Quando em janeiro de 2010, um juiz de Nueva York embargou certos depósitos do estado argentino nos Estados Unidos a pedido de alguns credores que haviam comprado certa quantidade de títulos da dívida desse país e queriam que lhes pagassem, os peronistas no poder os acusaram de pretender sangrar a Argentina utilizando fundos aos quais qualificaram de “abutres”. É provável que esta expressão repetida até fartar na América Latina pelos simpatizantes do peronismo tenha sido tomada do relato de Ernest Hemingway “As neves do Kilimanjaro, no qual o protagonista, um vivo que atraia mulheres bem maduras com muito dinheiro, agonizava em uma tenda por causa de uma gangrena, devida ao insignificante arranhão de uma espinha em uma perna enquanto caçava em uma savana da Tanzânia. Os abutres, essas aves carniceiras negras com agressivos bicos curvos, cheiraram a podridão e começaram a pousar nas árvores próximas à tenda e ali esperar, como se conversassem com pequenos grasnidos desafinados. Mas esta feroz comparação era impertinente, porque esses bônus da dívida argentina tinham sido adquiridos nas bolsas de valores por menos de seu valor nominal que descia a trancos, porque não eram resgatados nem pagavam os juros. Em todo caso, mais se assemelhavam àquelas depenadas e pacientes aves, os políticos que faziam com que seus eleitores acreditassem que a dívida morreria por consunção, morte que não ia acontecer, é claro. Ao contrário, a dívida está ali, como um tiranossauro do Parque Jurássico, criado por eles.
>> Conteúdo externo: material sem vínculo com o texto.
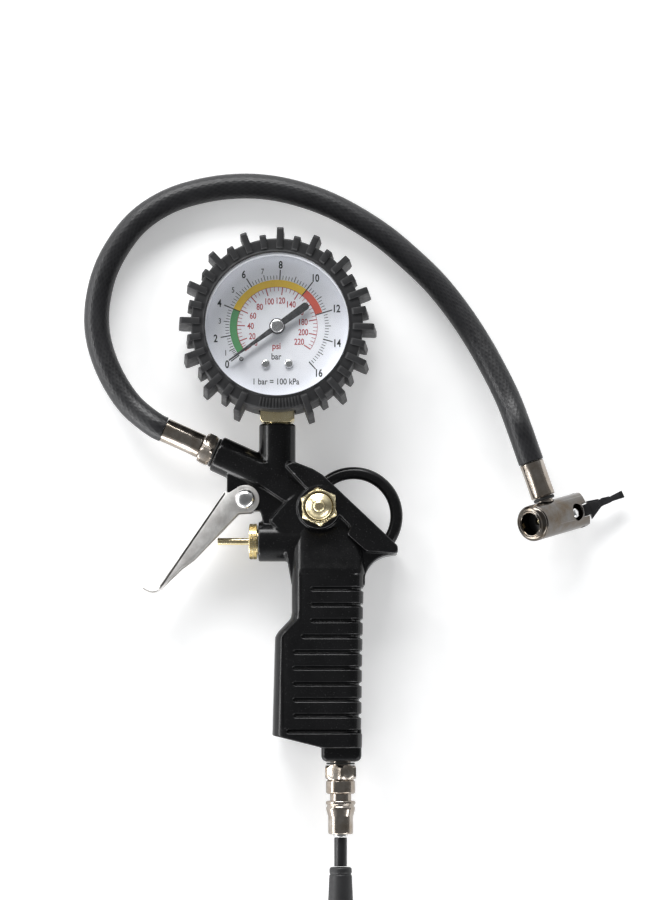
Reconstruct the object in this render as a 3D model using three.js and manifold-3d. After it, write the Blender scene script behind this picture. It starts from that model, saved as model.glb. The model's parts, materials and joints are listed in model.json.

Sim, apesar de dever tanto, a Argentina não se precipita à bancarrota e à fome por causa da sua imensa riqueza agrícola, pecuária e mineira, e nunca faltará comida nos pratos de todos.
Por trás desta história se percebem as duas tendências ou clubes preferidos na política argentina, cujo núcleo duro está constituído em ambos por certos grupos capitalistas interessados em tomar as rédeas do Estado e usar o seu poder de decisão, beneficiar-se com suas contratações, administração das empresas estatais e serviços públicos, e obter algumas fatias dos investimentos externos e também – como não? – do movimento da dívida pública, Se o peronismo ganhar é possível que continue com as medidas de Macri e trate de pagar a dívida pública se pretende impedir que a Argentina incorra de novo em default, e que ensaie, pelo menos no começa, certas medidas assistencialistas.
Não é possível perder de vista que o caudal eleitoral do peronismo é constituído em grande parte por trabalhadores e outros grupos de baixa renda, e que o macrismo tem como sustentação a maior parte da classe média que teme o descalabro econômico que poderia reduzir seus ganhos. Poder-se-ia dizer que esta polarização se assemelha ao pleito de guelfos e gibelinos, como aqueles do século XII no norte da Itália, formados por certas famílias feudais que brigavam por defender a influência de uma família real da Saxônia e outra da Baviera. Aqueles que assassinavam conscientemente não eram os nobres que podiam se arranjar entre eles, mas sim os seus partidários. Um caso de alienação coletiva, se diria agora.
Uma pergunta final: o que esperam obter as classes trabalhadoras argentinas do próximo governo? Até agora esta pergunta não forma parte do debate eleitoral.